§ WRITTEN PROBLEM
Go through the entries below and retype them exactly, omitting each picture.

[Modeling code records]
# # # # #

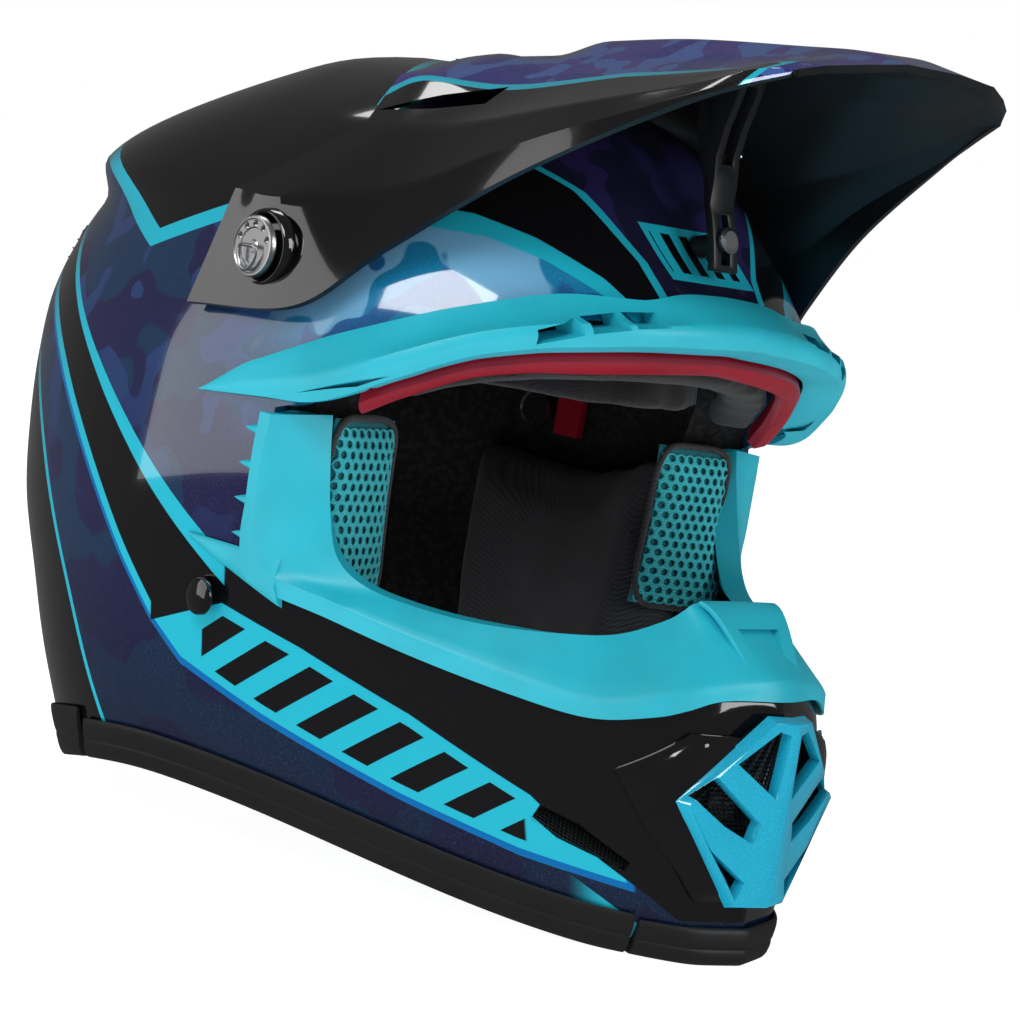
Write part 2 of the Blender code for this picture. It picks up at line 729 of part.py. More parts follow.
def centre_ring(radius, distance):
    """A ring across the centre screw's axis; distance is from the pivots, or a rule for each point."""
    ring = []
    for k in range(20):
        turn = 2 * math.pi * k / 20
        sideways = radius * math.sin(turn)
        away = distance(sideways) if callable(distance) else distance
        ring.append((radius * math.cos(turn), *about_pivot(away, CENTRE_TURN, sideways)))
    return ring


def forehead_distance(sideways):
    """How far from the pivots a line beside the centre screw's axis meets the forehead."""
    low, high = 50.0, TONGUE_INSIDE
    for _ in range(30):
        middle = (low + high) / 2
        y, z = about_pivot(middle, CENTRE_TURN, sideways)
        if y > wall(180, z)[1]:
            low = middle
        else:
            high = middle
    return high + 2 * GAP


def build_centre_screw(materials):
    boss = [centre_ring(CENTRE_BOSS, forehead_distance), centre_ring(CENTRE_BOSS - 0.6, TONGUE_INSIDE - 0.9)]
    make("visor_centre_boss", *loft(boss), materials["black_plastic"])
    head = TONGUE_OUTSIDE + 0.4
    screw = [
        centre_ring(CENTRE_PIN, TONGUE_INSIDE - 0.5), centre_ring(CENTRE_PIN, head),
        centre_ring(CENTRE_HEAD, head), centre_ring(CENTRE_HEAD, head + 1.4),
        centre_ring(CENTRE_HEAD - 1.4, head + 2.2),
    ]
    make("visor_centre_screw", *loft(screw), materials["steel"])


# ---------------------------------------------------------------- padding

CHEEK_ENDS = (64, 123)
CHEEK_INSIDE = 52


def cheek_section(angle):
    """Heights and depths around a cheek pad, which rises towards the face opening."""
    low = rim_height(angle) + 9
    front = float(smooth_step(90, CHEEK_ENDS[1], angle))
    top = 138 + 12 * front
    return (
        (low + 4, liner_depth(low) + 0.8), (70, 22.8), (104, 24.5), (top - 8, liner_depth(top) + 0.8),
        (top, 42), (top - 6, 50), (105, CHEEK_INSIDE), (60, 50 + 3 * front), (low + 8, 47), (low, 36),
    )


def build_cheek_pads(materials):
    """A thick pad each side, with a window of spacer mesh on its end at the face opening."""
    pad = []
    for angle in np.linspace(*CHEEK_ENDS, 11):
        pad.append([wall(angle, h, d) for h, d in cheek_section(angle)])
    mesh = []
    for h in (96, 110, 124, 136, 145):
        outside = 27 + max(h - 120, 0) * 0.5
        corners = ((0.5, outside), (1.9, outside), (1.9, 46), (0.5, 46))
        mesh.append([wall(CHEEK_ENDS[1] + turn, h, d) for turn, d in corners])
    for name, turn in (("left", list), ("right", mirrored)):
        points, faces = loft(pad)
        make(f"cheek_pad_{name}", turn(points), faces, materials["pad"])
        points, faces = loft(mesh)
        make(f"cheek_mesh_{name}", turn(points), faces, materials["cyan_mesh"])


def build_neck_roll(material):
    """Padded roll along the nape."""
    rings = []
    for angle in np.linspace(-56, 56, 17):
        base = rim_height(angle) + 6
        section = ((base + 2, 23.5), (base + 16, 24), (base + 20, 34), (base + 12, 42), (base, 36))
        rings.append([wall(angle, h, d) for h, d in section])
    make("neck_roll", *loft(rings), material)


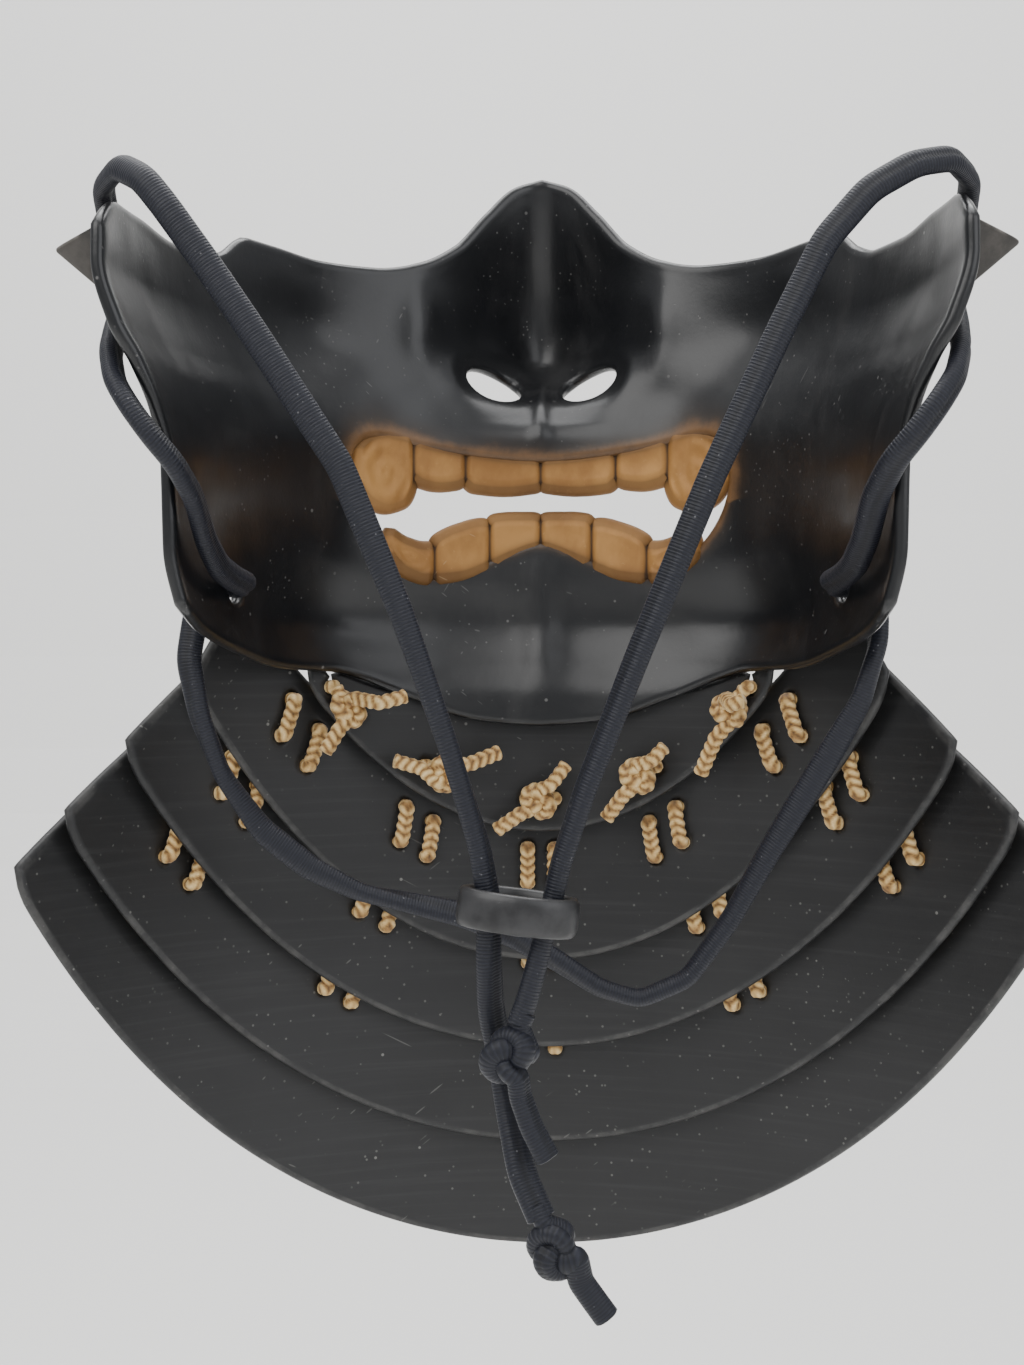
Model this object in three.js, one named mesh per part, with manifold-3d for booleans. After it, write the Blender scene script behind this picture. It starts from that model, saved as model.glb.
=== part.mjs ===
// Samurai face guard: a moulded half mask with gilt teeth, five throat lames laced together,
// and one black tie cord that runs from the jaw holes over the ear tabs to a slide ring.
// Millimetres, +Z up. Origin between the rows of teeth, at the wearer's lips;
// the mask faces +Y, and the wearer's face comes in from -Y.
import * as THREE from 'three';
import { mergeVertices } from 'three/addons/utils/BufferGeometryUtils.js';
import Module from 'manifold-3d';

const wasm = await Module();
wasm.setup();

// ---------------------------------------------------------------- driving dimensions
const WALL = 3.0; // mask wall
const GAP = 0.3; // between pieces that touch
const SHELL_COLUMNS = 32;
const SHELL_ROWS = 17;

const LAME_COLUMNS = 13;
const LAME_THICKNESS = 2.4;
const LAME_RADIUS = 105; // first lame, mid wall
const LAME_PITCH = 6.0; // growth of radius from one lame to the next
const LAME_AXIS_Y = -100; // the rolled plates share one upright axis
const LAME_CORNER = 4; // rounding of the lower corners

const LACE_RADIUS = 1.5;
const LACE_SIDES = 4;
const LACE_HOLE = 2.2;
const HOLE_SIDES = 5;
const LACE_SPREAD = 3.4; // half the distance between the two strands of a pair
const STITCH_LENGTH = 8.6; // from a stitch's lower hole up to its upper one
const STITCH_FAN = 0.75; // how far a stitch's ends lean outwards, for each place from the middle

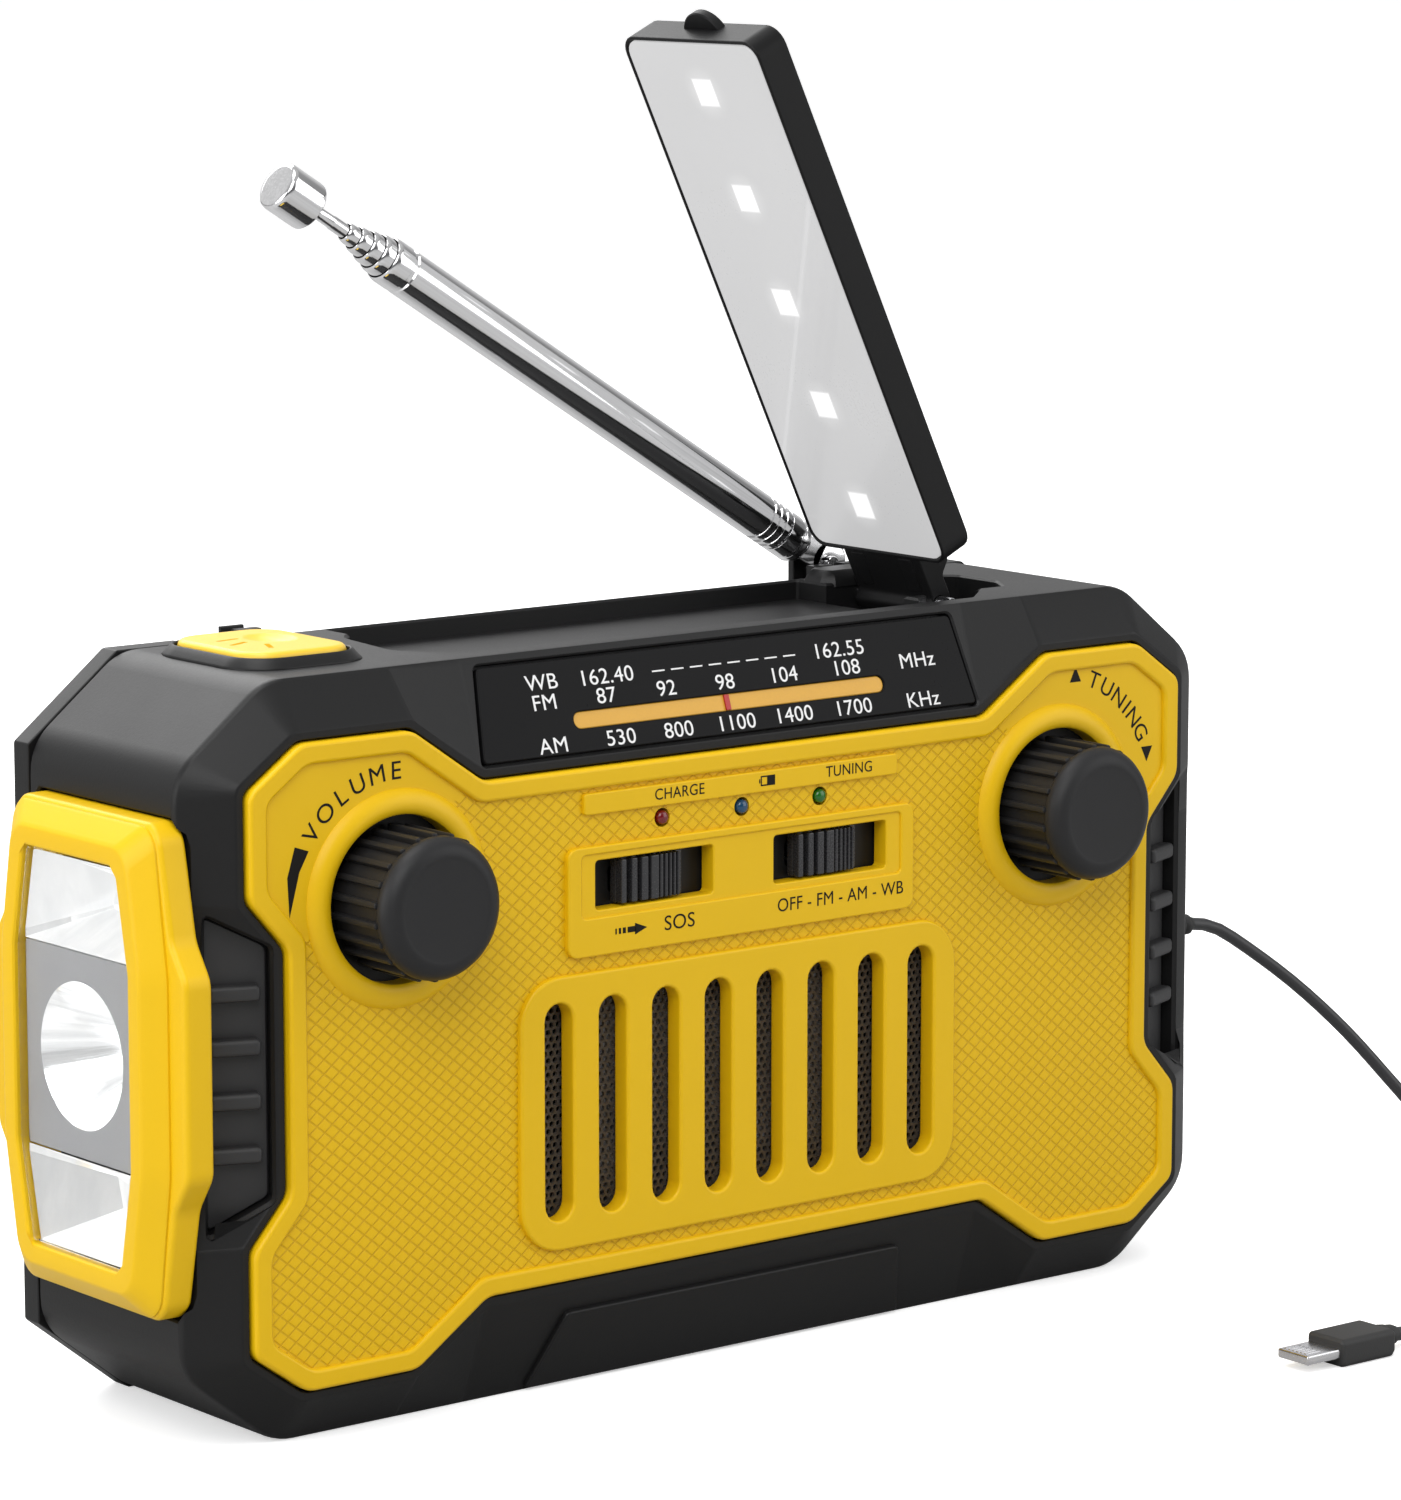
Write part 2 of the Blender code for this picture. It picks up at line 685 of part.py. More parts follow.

# # # # #

§ ANSWER TO THIS PROBLEM
Write part 2 of the Blender code for this picture. It picks up at line 729 of part.py. More parts follow.
def centre_ring(radius, distance):
    """A ring across the centre screw's axis; distance is from the pivots, or a rule for each point."""
    ring = []
    for k in range(20):
        turn = 2 * math.pi * k / 20
        sideways = radius * math.sin(turn)
        away = distance(sideways) if callable(distance) else distance
        ring.append((radius * math.cos(turn), *about_pivot(away, CENTRE_TURN, sideways)))
    return ring


def forehead_distance(sideways):
    """How far from the pivots a line beside the centre screw's axis meets the forehead."""
    low, high = 50.0, TONGUE_INSIDE
    for _ in range(30):
        middle = (low + high) / 2
        y, z = about_pivot(middle, CENTRE_TURN, sideways)
        if y > wall(180, z)[1]:
            low = middle
        else:
            high = middle
    return high + 2 * GAP


def build_centre_screw(materials):
    boss = [centre_ring(CENTRE_BOSS, forehead_distance), centre_ring(CENTRE_BOSS - 0.6, TONGUE_INSIDE - 0.9)]
    make("visor_centre_boss", *loft(boss), materials["black_plastic"])
    head = TONGUE_OUTSIDE + 0.4
    screw = [
        centre_ring(CENTRE_PIN, TONGUE_INSIDE - 0.5), centre_ring(CENTRE_PIN, head),
        centre_ring(CENTRE_HEAD, head), centre_ring(CENTRE_HEAD, head + 1.4),
        centre_ring(CENTRE_HEAD - 1.4, head + 2.2),
    ]
    make("visor_centre_screw", *loft(screw), materials["steel"])


# ---------------------------------------------------------------- padding

CHEEK_ENDS = (64, 123)
CHEEK_INSIDE = 52


def cheek_section(angle):
    """Heights and depths around a cheek pad, which rises towards the face opening."""
    low = rim_height(angle) + 9
    front = float(smooth_step(90, CHEEK_ENDS[1], angle))
    top = 138 + 12 * front
    return (
        (low + 4, liner_depth(low) + 0.8), (70, 22.8), (104, 24.5), (top - 8, liner_depth(top) + 0.8),
        (top, 42), (top - 6, 50), (105, CHEEK_INSIDE), (60, 50 + 3 * front), (low + 8, 47), (low, 36),
    )


def build_cheek_pads(materials):
    """A thick pad each side, with a window of spacer mesh on its end at the face opening."""
    pad = []
    for angle in np.linspace(*CHEEK_ENDS, 11):
        pad.append([wall(angle, h, d) for h, d in cheek_section(angle)])
    mesh = []
    for h in (96, 110, 124, 136, 145):
        outside = 27 + max(h - 120, 0) * 0.5
        corners = ((0.5, outside), (1.9, outside), (1.9, 46), (0.5, 46))
        mesh.append([wall(CHEEK_ENDS[1] + turn, h, d) for turn, d in corners])
    for name, turn in (("left", list), ("right", mirrored)):
        points, faces = loft(pad)
        make(f"cheek_pad_{name}", turn(points), faces, materials["pad"])
        points, faces = loft(mesh)
        make(f"cheek_mesh_{name}", turn(points), faces, materials["cyan_mesh"])


def build_neck_roll(material):
    """Padded roll along the nape."""
    rings = []
    for angle in np.linspace(-56, 56, 17):
        base = rim_height(angle) + 6
        section = ((base + 2, 23.5), (base + 16, 24), (base + 20, 34), (base + 12, 42), (base, 36))
        rings.append([wall(angle, h, d) for h, d in section])
    make("neck_roll", *loft(rings), material)


Model this object in three.js, one named mesh per part, with manifold-3d for booleans. After it, write the Blender scene script behind this picture. It starts from that model, saved as model.glb.
=== part.mjs ===
// Samurai face guard: a moulded half mask with gilt teeth, five throat lames laced together,
// and one black tie cord that runs from the jaw holes over the ear tabs to a slide ring.
// Millimetres, +Z up. Origin between the rows of teeth, at the wearer's lips;
// the mask faces +Y, and the wearer's face comes in from -Y.
import * as THREE from 'three';
import { mergeVertices } from 'three/addons/utils/BufferGeometryUtils.js';
import Module from 'manifold-3d';

const wasm = await Module();
wasm.setup();

// ---------------------------------------------------------------- driving dimensions
const WALL = 3.0; // mask wall
const GAP = 0.3; // between pieces that touch
const SHELL_COLUMNS = 32;
const SHELL_ROWS = 17;

const LAME_COLUMNS = 13;
const LAME_THICKNESS = 2.4;
const LAME_RADIUS = 105; // first lame, mid wall
const LAME_PITCH = 6.0; // growth of radius from one lame to the next
const LAME_AXIS_Y = -100; // the rolled plates share one upright axis
const LAME_CORNER = 4; // rounding of the lower corners

const LACE_RADIUS = 1.5;
const LACE_SIDES = 4;
const LACE_HOLE = 2.2;
const HOLE_SIDES = 5;
const LACE_SPREAD = 3.4; // half the distance between the two strands of a pair
const STITCH_LENGTH = 8.6; // from a stitch's lower hole up to its upper one
const STITCH_FAN = 0.75; // how far a stitch's ends lean outwards, for each place from the middle

Write part 2 of the Blender code for this picture. It picks up at line 685 of part.py. More parts follow.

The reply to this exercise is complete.